* Request
Using the data below, return the stretch from the line that contains "points = [nose, run_end]" through the line that contains "if empty is", both included, exactly as it stands and nothing beyond it.

* Exercise materials
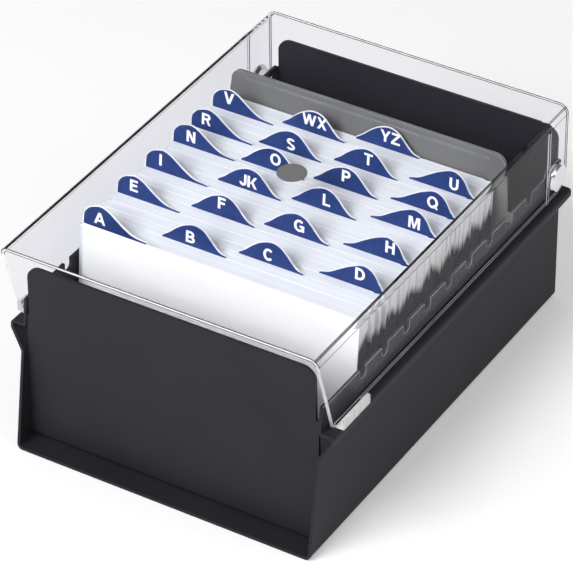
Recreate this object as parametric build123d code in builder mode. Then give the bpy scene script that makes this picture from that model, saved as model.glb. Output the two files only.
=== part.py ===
# Index card drawer: folded steel tray, hinged clear cover, A to Z guides, cards and follower.
# Millimetres, +Z up, +Y to the back, X across. The origin is at the bottom centre of the whole
# drawer, so the tray's front bottom edge lies at y_front and the cover's rear edge at -y_front.
from build123d import *
import math
import os

os.makedirs("parts", exist_ok=True)

# ---- cards: the size that everything is made round -----------------------------------------
card_width = 101.6
card_height = 57.15
card_lean = 5.56          # degrees back from upright
card_left_gap = 0.4       # between the stack and the left rail
side_room = 5.9           # what the rails leave free across, beside the cards
front_room = 29.1         # free length in front of the first guide, at the cards' top edges
stack_front_gap = 0.1     # between the first guide and the cards behind it
guide_thick = 0.5
guide_foot_gap = 0.1      # the first guide above the channels, as it turns
guide_rise = 0.1          # the guides' sheets are this much taller than the cards
first_guide_rise = 1.5    # the first sheet is this much taller than the other guides'
tab_height = 8.0
tab_width = 23.9
tab_columns = 4
tab_first = 0.1           # outer tabs from the sheet's side edges
tab_middle_shift = 1.2    # middle tabs, to the left of even spacing
tab_root = 0.8            # lowest height of the tabs' tails
tab_joint = 0.5           # how far a tab's outline reaches down into its sheet

# Guide letters, how many cards stand behind each, and how far each guide sits to the right of
# the cards' left edges.
guides = [
    ("a", 39, 1.6), ("b", 20, 1.4), ("c", 17, 1.3), ("d", 21, 1.5), ("e", 24, 0.3),
    ("f", 14, 0.6), ("g", 15, 0.0), ("h", 21, 0.2), ("i", 24, 0.2), ("jk", 12, 0.0),
    ("l", 19, 0.3), ("m", 19, 0.1), ("n", 8, 0.0), ("o", 11, 0.4), ("p", 12, 0.4),
    ("q", 12, 0.5), ("r", 12, 0.2), ("s", 16, 0.1), ("t", 14, 0.7), ("u", 15, 0.0),
    ("v", 13, 0.0), ("wx", 20, 0.8), ("yz", 3, 0.5),
]

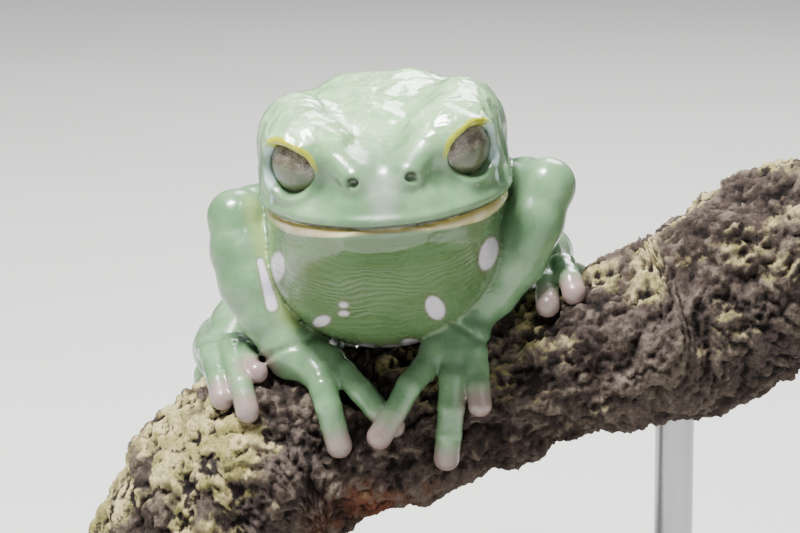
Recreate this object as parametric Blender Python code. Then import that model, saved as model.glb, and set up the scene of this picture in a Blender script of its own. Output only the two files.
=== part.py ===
"""Life-size still model of a waxy monkey tree frog that grips a short cut length of branch.

The branch is held by a plain display stand. Lengths are in millimetres and become metres when a
mesh is made. X runs to the frog's left, Y is the depth behind the snout tip, and Z is up from the
underside of the stand's base. Flesh is described by distance fields: a field is negative inside
the shape. One field holds the whole frog, and each named piece takes its share of it, cut back by
a narrow gap from the pieces that were taken before.
"""
import collections
import math

import bmesh
import bpy
import numpy as np

# General sizes
GAP = 0.5
PERCH_GAP = 0.6
EYE_GAP = 0.4
FLESH_CELL = 0.4
PERCH_CELL = 0.8
SNOUT_FORWARD = 28.0
METRES = 0.001
TOUCH_BLEND = 0.25
EDGE_MARGIN = 0.1
OVAL_LIMIT = 20.0

# Head, in its own axes: side from the middle, depth behind the mouth front, height over the mouth
HEAD_ORIGIN = (0.2, 0.0, 62.0)
HEAD_ROLL = math.radians(6.0)
HEAD_HALF_WIDTH = 14.0
HEAD_HALF_LENGTH = 16.0
HEAD_REAR = 29.0
HEAD_CUT = 24.5
FACE_SLOPE = 0.34
JAW_INSET = 0.45
MIDLINE_EASE = 1.5
MOUTH_SAG = 0.5
MOUTH_RISE = 0.0034
MOUTH_TILT = 0.03
JAW_DEPTH = 3.3
CROWN_PROFILE = ((-1.0, 4.6), (1.5, 5.4), (5.0, 6.8), (10.0, 8.8), (15.0, 10.6), (20.0, 12.0),
                 (25.0, 12.6), (31.0, 12.0))
CROWN_FALL = ((4.0, 0.006), (18.0, 0.024))
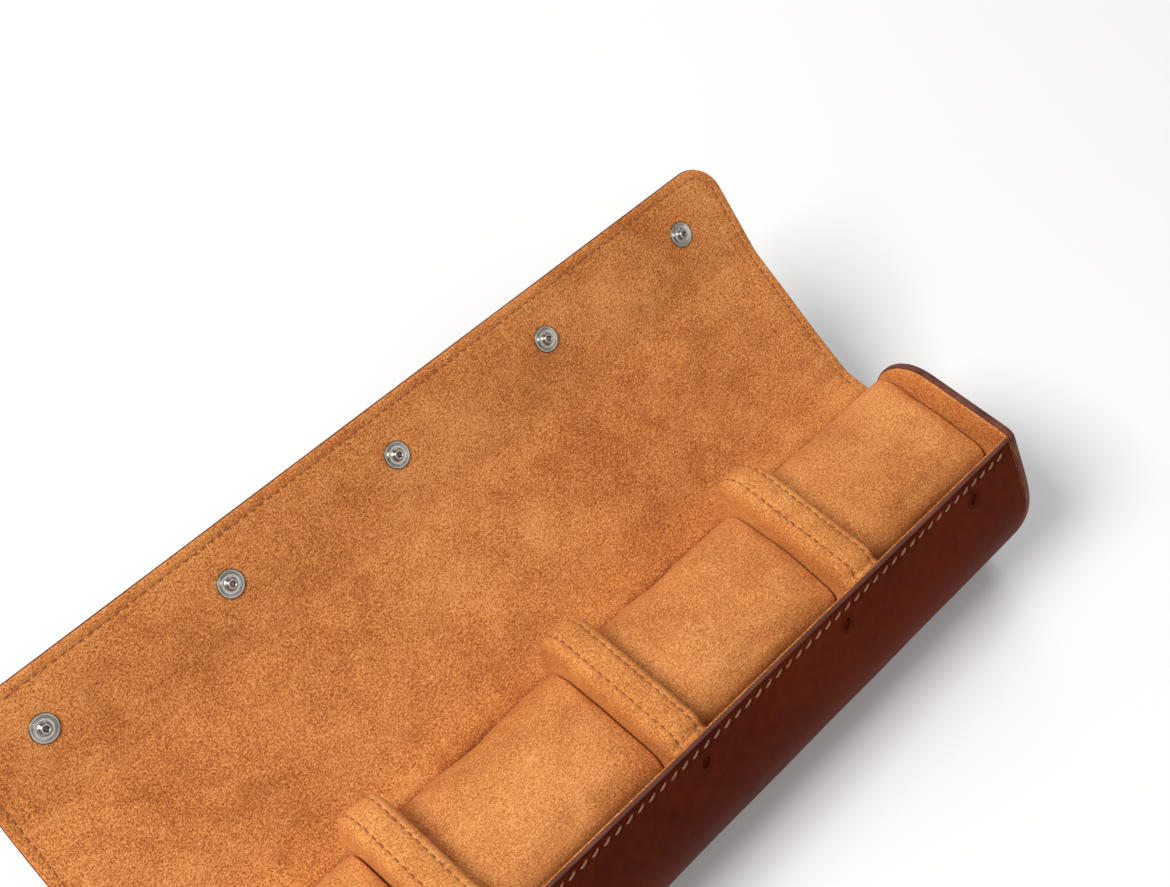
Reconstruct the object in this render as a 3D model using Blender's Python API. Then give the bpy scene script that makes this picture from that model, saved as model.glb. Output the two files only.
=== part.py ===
"""Case with four padded bays, a folding flap and snap studs. Metres, +Z up, resting face at Z = 0."""
import math

import bmesh
import bpy
from mathutils import Matrix, Vector

MM = 0.001

# ---- driving dimensions, in millimetres -------------------------------------------------------
HALF_BODY = 168.0          # half length of the case over its end walls
HALF_FLAP = 165.9          # half width of the flap
END_LEATHER = 1.2
END_BOARD = 1.4
END_LINING = 0.8
GAP = 0.2                  # air between layers that are glued or sewn in the real case
LEATHER = 1.2
LINING = 0.8
BOARD = 1.2

DIV_TOP = 68.0             # top of the dividers
DIV_BACK = 29.5            # back edge of the dividers
DIV_BACK_R = 19.0
DIV_PITCH = 87.0
DIV_HALF = 7.3             # half thickness of a divider
DIV_CORE_HALF = 2.4
DIV_CLEAR = 0.4

PIL_TOP = 57.5             # top of the cushions
PIL_BOTTOM = 5.2
PIL_FRONT = -22.6
PIL_BACK = 27.4
PIL_R_TOP = 12.0
PIL_R_BOTTOM = 15.0
PIL_WRAP = 1.0
PIL_SIDE = 0.7             # air between cushion and divider

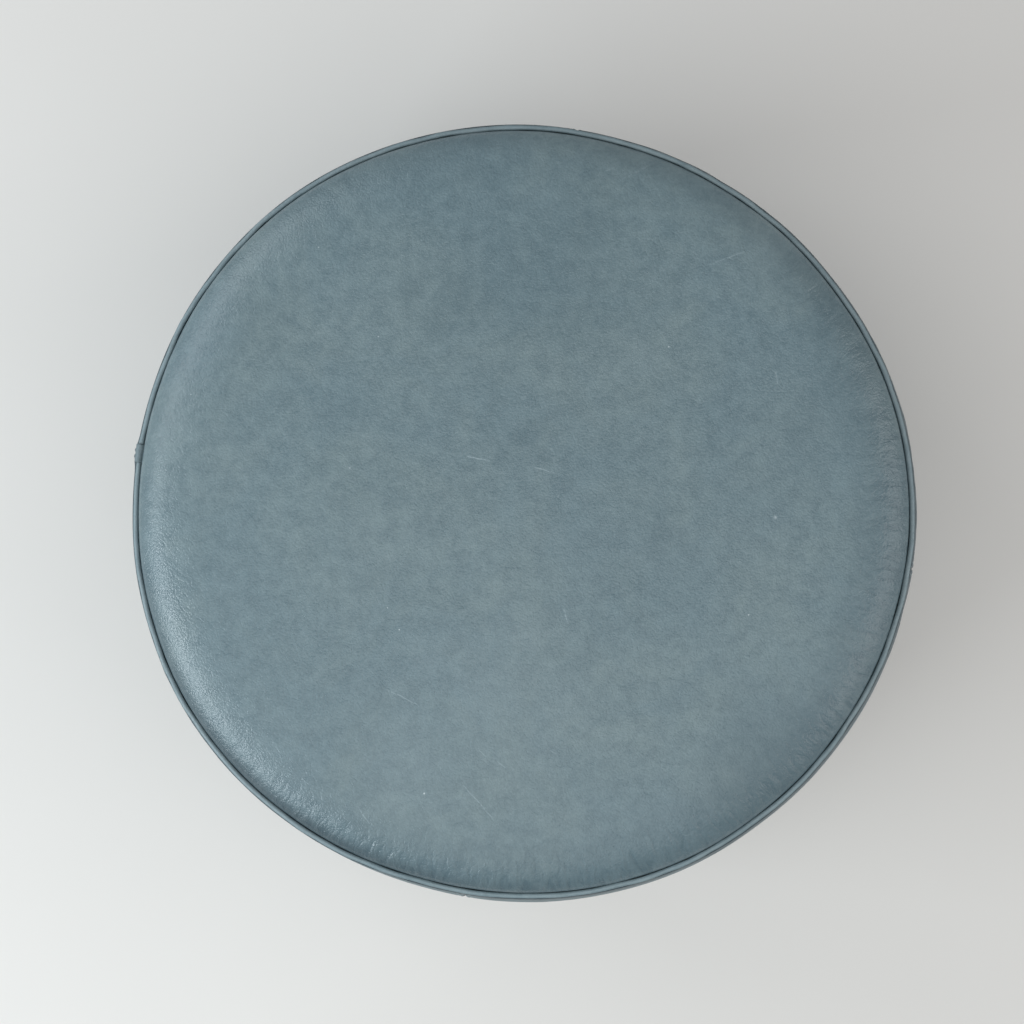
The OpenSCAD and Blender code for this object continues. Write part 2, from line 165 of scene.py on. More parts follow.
def round_centre(r, turn, z):
    """Points from their distance to the centre line, their turn round it and their height."""
    return np.stack([r * np.cos(turn), r * np.sin(turn), z], -1)


def from_sleeve(turn):
    """How far round from the piping's sleeve, from minus to plus half a turn."""
    return (turn - SEAM_TURN + math.pi) % (2 * math.pi) - math.pi


def from_seam(turn):
    """How far round from the nearest of the four side seams."""
    return np.abs((turn - SEAM_TURN + math.pi / 4) % (math.pi / 2) - math.pi / 4)


# ---------------------------------------------------------------- meshes from rows of points


def mesh_object(name, points, faces, smooth=True):
    """Makes an object from points and a list of face arrays, each of one width."""
    mesh = bpy.data.meshes.new(name)
    mesh.vertices.add(len(points))
    mesh.vertices.foreach_set("co", np.asarray(points, np.float32).ravel())
    loops = np.concatenate([f.ravel() for f in faces])
    widths = np.concatenate([np.full(len(f), f.shape[1]) for f in faces])
    mesh.loops.add(len(loops))
    mesh.loops.foreach_set("vertex_index", loops.astype(np.int32))
    mesh.polygons.add(len(widths))
    starts = np.concatenate([[0], np.cumsum(widths)[:-1]])
    mesh.polygons.foreach_set("loop_start", starts.astype(np.int32))
    mesh.polygons.foreach_set("use_smooth", np.full(len(widths), smooth))
    mesh.update(calc_edges=True)
    mesh.validate()
    thing = bpy.data.objects.new(name, mesh)
    bpy.context.scene.collection.objects.link(thing)
    return thing


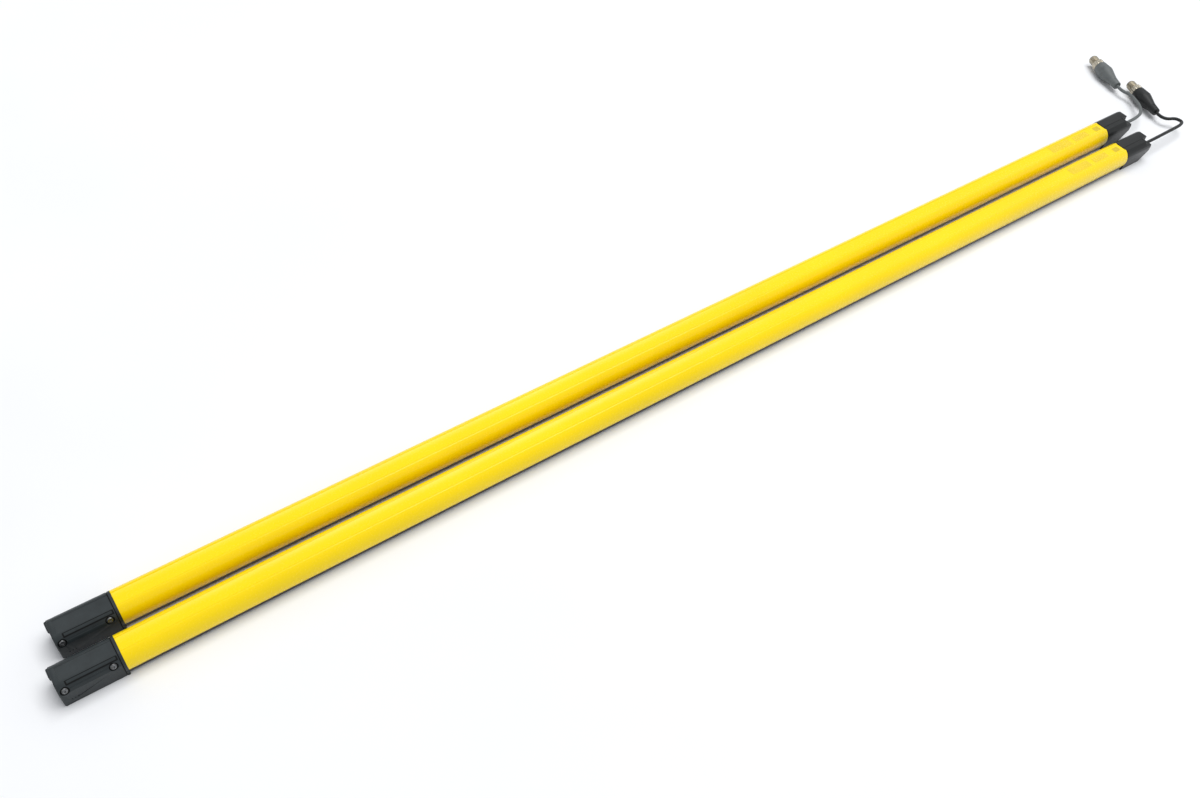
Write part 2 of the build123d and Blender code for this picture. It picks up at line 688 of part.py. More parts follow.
def corner_radii(points):
    """Largest smooth radius at each inner point of a route."""
    radii = []
    for before, here, after in zip(points, points[1:], points[2:]):
        run_in = Vector(*here) - Vector(*before)
        run_out = Vector(*after) - Vector(*here)
        half_turn = math.radians(run_in.get_angle(run_out)) / 2
        radii.append(0.45 * min(run_in.length, run_out.length) / math.tan(half_turn))
    return radii


def make_cable(name, points):
    radii = corner_radii(points)
    path = FilletPolyline(*points, radius=radii)
    start = Plane(origin=points[0], z_dir=path.wires()[0] % 0)
    tube = sweep(start * Circle(CABLE_RADIUS), path)
    length = path.wires()[0].length
    expected = math.pi * CABLE_RADIUS**2 * length
    print(name, "cable length", round(length, 2), "volume ratio", round(tube.volume / expected, 5))
    print(name, "cable radii", [round(radius, 1) for radius in radii])
    return tube


def plug_location(points):
    """Place of the plug, whose axis carries on from the cable's last run."""
    last = Vector(*points[-1])
    heading = (last - Vector(*points[-2])).normalized()
    return Plane(origin=last, x_dir=heading, z_dir=(0, 0, 1)).location


def bar_pieces():
    """Pieces of one bar, with the near end of its cap at x = 0."""
    return {
        "housing": make_housing(),
        "front_screen": make_screen(),
        "screen_gaskets": make_gaskets(),
        "optics_rail": make_optics_rail(),
        "lens_strip": make_lens_strip(),
        "beam_board": make_beam_board(),
        "beam_elements": make_beam_elements(),
        "plain_cap": make_near_cap(),
        "plain_cap_seal": make_near_seal(),
        "plain_cap_core": make_near_core(),
        "plain_cap_screws": make_near_screws(),
        "strip_cover": make_strip_cover(),
        "cable_cap": make_far_cap(),
        "cable_cap_seal": make_far_seal(),
        "interface_board": make_io_board(),
        "status_window": status_shape(0),
        "cable_grommet": make_grommet(),
    }


def plug_pieces():
    """Pieces of one plug, with its axis along X and the cable's end at x = 0."""
    return {
        "plug_grip": make_plug_grip(),
        "plug_insert": make_plug_insert(),
        "plug_pins": make_plug_pins(),
        "plug_nut": make_plug_nut(),
    }


def main():
    os.makedirs("parts", exist_ok=True)
    near_end = END_PAD_RISE - (END_PAD_RISE + BAR_LENGTH + BAR_STAGGER) / 2
    starts = {
        "receiver": (near_end, -BAR_PITCH / 2),
        "sender": (near_end + BAR_STAGGER, BAR_PITCH / 2),
    }
    bar = bar_pieces()
    plug = plug_pieces()
    for name, (x_start, y_middle) in starts.items():
        nose = (
            x_start + BAR_LENGTH,
            y_middle + CABLE_EXIT_Y,
            CABLE_EXIT_Z,
        )
        run_end = (nose[0] + CABLE_EXIT_RUN, nose[1], nose[2])
        points = [nose, run_end] + ROUTES[name]
        for piece, solid in bar.items():
            export_step(Pos(x_start, y_middle, 0) * solid, f"parts/{name}_{piece}.step")
        for piece, solid in plug.items():
            export_step(plug_location(points) * solid, f"parts/{name}_{piece}.step")
        export_step(make_cable(name, points), f"parts/{name}_cable.step")


main()
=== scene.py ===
"""Dresses a safety light curtain: two yellow bars with dark caps, short cables and M12 plugs."""
import json
import math

import bmesh
import bpy
from mathutils import Matrix, Vector


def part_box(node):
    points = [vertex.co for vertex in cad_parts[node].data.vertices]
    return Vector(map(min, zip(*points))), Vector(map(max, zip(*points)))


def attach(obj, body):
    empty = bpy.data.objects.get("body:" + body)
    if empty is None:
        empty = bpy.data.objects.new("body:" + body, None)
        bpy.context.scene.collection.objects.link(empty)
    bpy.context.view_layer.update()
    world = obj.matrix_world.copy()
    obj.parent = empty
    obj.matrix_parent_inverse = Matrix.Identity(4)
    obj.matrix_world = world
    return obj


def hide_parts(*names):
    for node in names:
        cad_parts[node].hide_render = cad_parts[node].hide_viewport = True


bl_info = {
    "name": "Safety Light Curtain",
    "version": (1, 0, 0),
    "blender": (4, 5, 0),
    "location": "View3D > Sidebar > Curtain",
    "description": "Dresses the two bars of a safety light curtain, with their cables, plugs and finishes",
    "category": "Object",
}

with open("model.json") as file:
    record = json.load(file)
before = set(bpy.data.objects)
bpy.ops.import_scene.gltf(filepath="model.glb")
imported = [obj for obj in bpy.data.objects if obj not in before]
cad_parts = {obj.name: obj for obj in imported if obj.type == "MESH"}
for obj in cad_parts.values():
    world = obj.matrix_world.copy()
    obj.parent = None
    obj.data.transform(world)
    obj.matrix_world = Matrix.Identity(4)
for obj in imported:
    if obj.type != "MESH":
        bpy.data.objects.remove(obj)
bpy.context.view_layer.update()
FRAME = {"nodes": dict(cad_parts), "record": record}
BARS = ("receiver", "sender")
MM = 0.001

# Cable control points in metres, from the cap to the plug's grip, along the routes of the solids
CABLE_ROUTES = {
    "receiver": [
        (0.6646, -0.0254, 0.0180),
        (0.6806, -0.0254, 0.0180),
        (0.7050, -0.0248, 0.0175),
        (0.7275, -0.0239, 0.0165),
        (0.7424, -0.0230, 0.0156),
        (0.7532, -0.0192, 0.0142),
        (0.7538, -0.0086, 0.0126),
        (0.7444, -0.0030, 0.0110),
        (0.7430, 0.0069, 0.0099),
        (0.7458, 0.0146, 0.0099),
    ],
    "sender": [
        (0.6766, 0.0146, 0.0180),
        (0.6926, 0.0146, 0.0180),
        (0.7090, 0.0171, 0.0170),
        (0.7210, 0.0224, 0.0152),
        (0.7340, 0.0334, 0.0126),
        (0.7426, 0.0466, 0.0108),
        (0.7476, 0.0588, 0.0099),
        (0.7439, 0.0692, 0.0099),
        (0.7476, 0.0793, 0.0099),
    ],
}
CABLE_DIAMETER = 0.004
# Steps round half a cable, and along each piece of its curve
CABLE_ROUND_STEPS = 5
CABLE_LONG_STEPS = 24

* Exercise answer
        points = [nose, run_end] + ROUTES[name]
        for piece, solid in bar.items():
            export_step(Pos(x_start, y_middle, 0) * solid, f"parts/{name}_{piece}.step")
        for piece, solid in plug.items():
            export_step(plug_location(points) * solid, f"parts/{name}_{piece}.step")
        export_step(make_cable(name, points), f"parts/{name}_cable.step")


main()
=== scene.py ===
"""Dresses a safety light curtain: two yellow bars with dark caps, short cables and M12 plugs."""
import json
import math

import bmesh
import bpy
from mathutils import Matrix, Vector


def part_box(node):
    points = [vertex.co for vertex in cad_parts[node].data.vertices]
    return Vector(map(min, zip(*points))), Vector(map(max, zip(*points)))


def attach(obj, body):
    empty = bpy.data.objects.get("body:" + body)
    if empty is None:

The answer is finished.